I’m confused, is there a difference between the two scenarios that in the second one, you have tried to create a user without a password? That is, is the difference between the working and non-working user that you have created it from the MySQL command line vs. created it from your PHP code, or is the difference that you have created a user without a password?

Somewhere in my head I think there’s a setting somewhere that you have to enable to allow users to be created without passwords, but I can’t think what or where.

The differences between the two scenarios are as follows:

  1. In Scenario #1, running the command mysql> select * from mysql.user;, I can see the user created using the command prompt with some long password. So, the user shows up at both the places, that is at above location after running the mysql> select * from mysql.user; command and insider the user table of my database.

However, user inserted into the user table from the Scenario #2 (PHP Code), doesn’t shows up after running the command mysql> select * from mysql.user;.So, the user is only residing at one place, that is in the user table

  1. When I hard code the user created from Scenario #1 in my PHP code along with the password, I don’t face any connection related issues.However, there is no way to hardcode and test the user created from PHP code(Scenario #2) since I don’t know what password to provide and using simply ' ' doesn’t work for password field.

Please let me know if I can elaborate or any further questions. Thanks

Could you show the PHP code you use to create the user that isn’t working correctly?

Sure, here is the code snippet. The code is basically just inserting the user into database.

$user   = $_POST["user"]; 
$sql    ="INSERT INTO $table_name_users (uname) VALUES (\"$user\")";
$result = mysqli_query($connection,$sql) or trigger_error("Couldn Not Insert Data into User's Table : ". mysqli_error($sql));

This is the bit that’s confusing me - your PHP code doesn’t seem to go anywhere near the mysql.user table, only your own users table (unless the code you showed is in a loop around both tables). So if you’re not creating the code in that table, surely you won’t be able to use it as a login to connect to the database, only as a login for whatever you use your own login names for?

If you want to create a MySQL database user, you need to do it with a query along the lines of your first command in Scenario #1, but run as a query. If you do that, but miss out the section about passwords altogether, does it create the user without a password?

It’s difficult to find many references to creating database users without passwords because the majority of focus seems to be on increasing security, rather than decreasing it.

You are right. There is no PHP code that goes anywhere near to mysql.user. It’s just a user addition into the database using the INSERT INTO clause.

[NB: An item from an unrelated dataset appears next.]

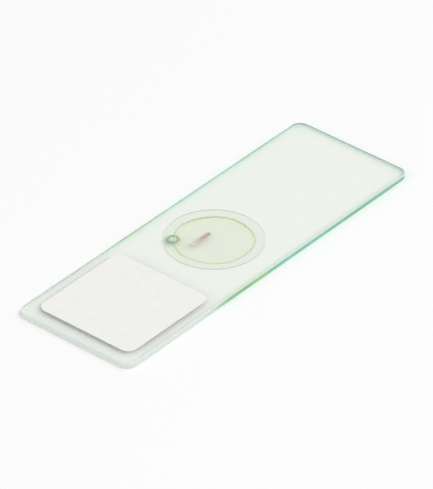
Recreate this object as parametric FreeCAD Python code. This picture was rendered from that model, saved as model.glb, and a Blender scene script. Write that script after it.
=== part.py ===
# A prepared microscope slide: two stained stem sections lie in clear resin on a glass plate,
# under a round cover glass, and a paper label covers one end of the plate.
# Millimetres. X runs along the plate with the label at -X, Y runs across it, and Z runs up
# from the middle of its underside.
import FreeCAD, Part
import math
import os

# glass plate, 3 inches by 1 inch, with rounded corners and a ground bevel round both faces
PLATE_LENGTH = 76.2
PLATE_WIDTH = 25.4
PLATE_THICKNESS = 1.1
PLATE_CORNER_RADIUS = 2.0
PLATE_BEVEL = 0.12

# paper label, centred across the plate
LABEL_LENGTH = 21.2
LABEL_WIDTH = 21.0
LABEL_THICKNESS = 0.1
LABEL_CORNER_RADIUS = 1.8
LABEL_END_GAP = 2.8

# cover glass, put down by hand a little off the middle of the plate
COVER_DIAMETER = 18.0
COVER_THICKNESS = 0.17
COVER_CENTRE = FreeCAD.Vector(-0.5, 0.2, 0)

# mounting resin: a film that fills the space under the cover, almost to its rim
RESIN_THICKNESS = 0.1
RESIN_RADIUS = 8.8
RESIN_RIPPLE = 0.06
RESIN_RIPPLE_COUNT = 5
RESIN_OUTLINE_POINTS = 60

# the two sections lie flat on the plate; their centres are measured from the cover's centre
SECTION_THICKNESS = 0.03
CROSS_SECTION_DIAMETER = 2.5
CROSS_SECTION_CENTRE = FreeCAD.Vector(-4.35, 5.65, 0)
LONG_SECTION_LENGTH = 5.1
LONG_SECTION_WIDTH = 0.86
LONG_SECTION_END_RADIUS = 0.2
LONG_SECTION_CENTRE = FreeCAD.Vector(-1.3, 1.9, 0)

# heights of the layers
PLATE_TOP = FreeCAD.Vector(0, 0, PLATE_THICKNESS)
RESIN_TOP = FreeCAD.Vector(0, 0, PLATE_THICKNESS + RESIN_THICKNESS)


def slab(wire, base, thickness):
    """The flat solid that a closed wire in the XY plane makes, standing on the point base."""
    solid = Part.Face(wire).extrude(FreeCAD.Vector(0, 0, thickness))
    solid.translate(base)
    return solid


def rounded_rectangle(length, width, radius):
    """A closed wire of four lines and four corner arcs, centred on the origin."""
    half_x = length / 2 - radius
    half_y = width / 2 - radius
    up = FreeCAD.Vector(0, 0, 1)
    edges = []
    corners = [(half_x, half_y), (-half_x, half_y), (-half_x, -half_y), (half_x, -half_y)]
    for quarter, (x, y) in enumerate(corners):
        start_angle = 90 * quarter
        corner = Part.Circle(FreeCAD.Vector(x, y, 0), up, radius)
        edges.append(corner.toShape(math.radians(start_angle), math.radians(start_angle + 90)))
    sides = []
    for quarter, corner in enumerate(edges):
        following = edges[(quarter + 1) % 4]
        start = corner.valueAt(corner.LastParameter)
        end = following.valueAt(following.FirstParameter)
        sides.append(Part.LineSegment(start, end).toShape())
    return Part.Wire(Part.__sortEdges__(edges + sides))


def glass_slide():
    """The plate, with its corners rounded and the rims of both faces bevelled."""
    outline = rounded_rectangle(PLATE_LENGTH, PLATE_WIDTH, PLATE_CORNER_RADIUS)
    plate = slab(outline, FreeCAD.Vector(0, 0, 0), PLATE_THICKNESS)
    rims = [edge for edge in plate.Edges if edge.BoundBox.ZLength < PLATE_BEVEL]
    return plate.makeChamfer(PLATE_BEVEL, rims)


def paper_label():
    """The blank label, stuck to the top of the plate near its -X end."""
    outline = rounded_rectangle(LABEL_LENGTH, LABEL_WIDTH, LABEL_CORNER_RADIUS)
    centre_x = -PLATE_LENGTH / 2 + LABEL_END_GAP + LABEL_LENGTH / 2
    return slab(outline, PLATE_TOP + FreeCAD.Vector(centre_x, 0, 0), LABEL_THICKNESS)


def cover_glass():
    """The thin glass disc that lies on the resin."""
    base = RESIN_TOP + COVER_CENTRE
    return Part.makeCylinder(COVER_DIAMETER / 2, COVER_THICKNESS, base)


def stem_cross_section():
    """A thin round slice across a stem."""
    base = PLATE_TOP + COVER_CENTRE + CROSS_SECTION_CENTRE
    return Part.makeCylinder(CROSS_SECTION_DIAMETER / 2, SECTION_THICKNESS, base)


def stem_long_section():
    """A thin strip cut along a stem, lying along the plate."""
    outline = rounded_rectangle(LONG_SECTION_LENGTH, LONG_SECTION_WIDTH, LONG_SECTION_END_RADIUS)
    return slab(outline, PLATE_TOP + COVER_CENTRE + LONG_SECTION_CENTRE, SECTION_THICKNESS)


def resin_edge(angle):
    """The edge of the resin at an angle about the cover's centre: a circle with a slight ripple."""
    radius = RESIN_RADIUS + RESIN_RIPPLE * math.sin(RESIN_RIPPLE_COUNT * angle)
    return FreeCAD.Vector(radius * math.cos(angle), radius * math.sin(angle), 0)


def mounting_resin():
    """The hardened resin between plate and cover, with a pocket where each section lies."""
    points = []
    for step in range(RESIN_OUTLINE_POINTS):
        points.append(resin_edge(2 * math.pi * step / RESIN_OUTLINE_POINTS))
    edge = Part.BSplineCurve()
    edge.interpolate(Points=points, PeriodicFlag=True)
    film = slab(Part.Wire(edge.toShape()), PLATE_TOP + COVER_CENTRE, RESIN_THICKNESS)
    return film.cut(stem_cross_section()).cut(stem_long_section())


PIECES = [glass_slide, paper_label, mounting_resin, stem_cross_section, stem_long_section, cover_glass]

os.makedirs("parts", exist_ok=True)
for piece in PIECES:
    piece().exportStep("parts/" + piece.__name__ + ".step")
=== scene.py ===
"""The look of a prepared microscope slide, dressed over its solid model. Metres, +X from the label to
the plain end, +Z up. It lies on its underside, with the cover glass on top."""

import math

import bmesh
import bpy
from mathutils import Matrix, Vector


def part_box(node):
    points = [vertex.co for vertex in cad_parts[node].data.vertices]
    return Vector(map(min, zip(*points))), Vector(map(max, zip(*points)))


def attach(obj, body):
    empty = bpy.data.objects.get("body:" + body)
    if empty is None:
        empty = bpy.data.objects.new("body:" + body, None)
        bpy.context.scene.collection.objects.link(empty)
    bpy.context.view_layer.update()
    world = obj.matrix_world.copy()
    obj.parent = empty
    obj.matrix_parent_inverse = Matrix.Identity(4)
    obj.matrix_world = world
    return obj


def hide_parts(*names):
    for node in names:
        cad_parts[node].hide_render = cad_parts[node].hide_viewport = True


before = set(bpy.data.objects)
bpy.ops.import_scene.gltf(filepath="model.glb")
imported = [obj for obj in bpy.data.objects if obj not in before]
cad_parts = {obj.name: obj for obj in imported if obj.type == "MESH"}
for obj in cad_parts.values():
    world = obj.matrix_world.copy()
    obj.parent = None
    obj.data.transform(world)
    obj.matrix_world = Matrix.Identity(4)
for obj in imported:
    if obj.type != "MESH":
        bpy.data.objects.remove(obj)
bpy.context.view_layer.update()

# --- Glass plate -------------------------------------------------------------------------------
# One strip of clear soda-lime glass, cut to size, with ground edges and rounded corners. Its faces
# are polished and nearly colourless. Its edges are green, because they show light that has come
# the whole way through the plate; that light is painted into the colour of the ground edges.


def rgb(red, green, blue):
    """A linear colour from the usual 0 to 255 values."""
    linear = []
    for value in (red, green, blue):
        share = value / 255
        linear.append(share / 12.92 if share <= 0.04045 else ((share + 0.055) / 1.055) ** 2.4)
    return (*linear, 1.0)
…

  1. Is it a requirement to do something like this(writing a code handling mysql.user related insertion) whenever user related data insertion needs to happen in the database. Could you refer me to any online material where I can understand how to do that in PHP code?

  2. Also, is having a MySQL database user a mandatory requirement to make connection with that user via PHP code? I mean right now I just have the user existing in the database table.


As far as I know, the only reason you have a MySQL user like the one you create in scenario #1 is for accessing a MySQL database. If you’re implementing your own user login or user accounting system and the usernames are simply to control access to that, then there’s no need for a separate MySQL user for each of “your” users.

To me the idea of different “users” is not individual users, but groups of users. With various abilities based on their “roles”

For example, “site_owner” could be GRANTed everything, “content_editor” UPDATE but not DELETE, “site_visitor” only SELECT.

Then depending on the query and who’s using it, things are more secure.

ETA: " as part of your database connection routine."

I see. Do you think it would make more sense to have CREATE user type of SQL command in the PHP code itself along with the INSERT INTO SQL Clause.

If all you’re doing is creating users for your own login management, I personally don’t see a need for each of those to have their own separate username for database access. Your application could quite easily use the same one in your database connection script. But I may have misunderstood what you’re actually trying to achieve.